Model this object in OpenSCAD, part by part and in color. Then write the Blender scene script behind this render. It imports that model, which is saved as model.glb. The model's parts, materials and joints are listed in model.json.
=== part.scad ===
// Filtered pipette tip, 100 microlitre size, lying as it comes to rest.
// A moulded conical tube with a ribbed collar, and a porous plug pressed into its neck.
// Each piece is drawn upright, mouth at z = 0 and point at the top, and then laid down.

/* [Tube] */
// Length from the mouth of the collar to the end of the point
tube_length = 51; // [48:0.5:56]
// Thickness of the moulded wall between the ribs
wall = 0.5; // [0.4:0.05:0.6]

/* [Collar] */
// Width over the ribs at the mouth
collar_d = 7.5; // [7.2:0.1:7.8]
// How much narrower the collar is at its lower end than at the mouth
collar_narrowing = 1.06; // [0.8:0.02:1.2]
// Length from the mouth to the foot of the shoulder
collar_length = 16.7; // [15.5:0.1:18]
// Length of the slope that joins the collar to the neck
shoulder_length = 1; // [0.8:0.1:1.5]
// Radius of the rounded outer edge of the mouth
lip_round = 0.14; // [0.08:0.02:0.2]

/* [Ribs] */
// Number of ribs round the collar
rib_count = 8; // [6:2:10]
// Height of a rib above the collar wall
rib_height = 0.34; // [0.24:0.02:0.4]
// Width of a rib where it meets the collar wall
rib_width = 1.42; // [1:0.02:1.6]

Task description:
Give back each line above precisely as it stands.

Output of the task:
Model this object in OpenSCAD, part by part and in color. Then write the Blender scene script behind this render. It imports that model, which is saved as model.glb. The model's parts, materials and joints are listed in model.json.
=== part.scad ===
// Filtered pipette tip, 100 microlitre size, lying as it comes to rest.
// A moulded conical tube with a ribbed collar, and a porous plug pressed into its neck.
// Each piece is drawn upright, mouth at z = 0 and point at the top, and then laid down.

/* [Tube] */
// Length from the mouth of the collar to the end of the point
tube_length = 51; // [48:0.5:56]
// Thickness of the moulded wall between the ribs
wall = 0.5; // [0.4:0.05:0.6]

/* [Collar] */
// Width over the ribs at the mouth
collar_d = 7.5; // [7.2:0.1:7.8]
// How much narrower the collar is at its lower end than at the mouth
collar_narrowing = 1.06; // [0.8:0.02:1.2]
// Length from the mouth to the foot of the shoulder
collar_length = 16.7; // [15.5:0.1:18]
// Length of the slope that joins the collar to the neck
shoulder_length = 1; // [0.8:0.1:1.5]
// Radius of the rounded outer edge of the mouth
lip_round = 0.14; // [0.08:0.02:0.2]

/* [Ribs] */
// Number of ribs round the collar
rib_count = 8; // [6:2:10]
// Height of a rib above the collar wall
rib_height = 0.34; // [0.24:0.02:0.4]
// Width of a rib where it meets the collar wall
rib_width = 1.42; // [1:0.02:1.6]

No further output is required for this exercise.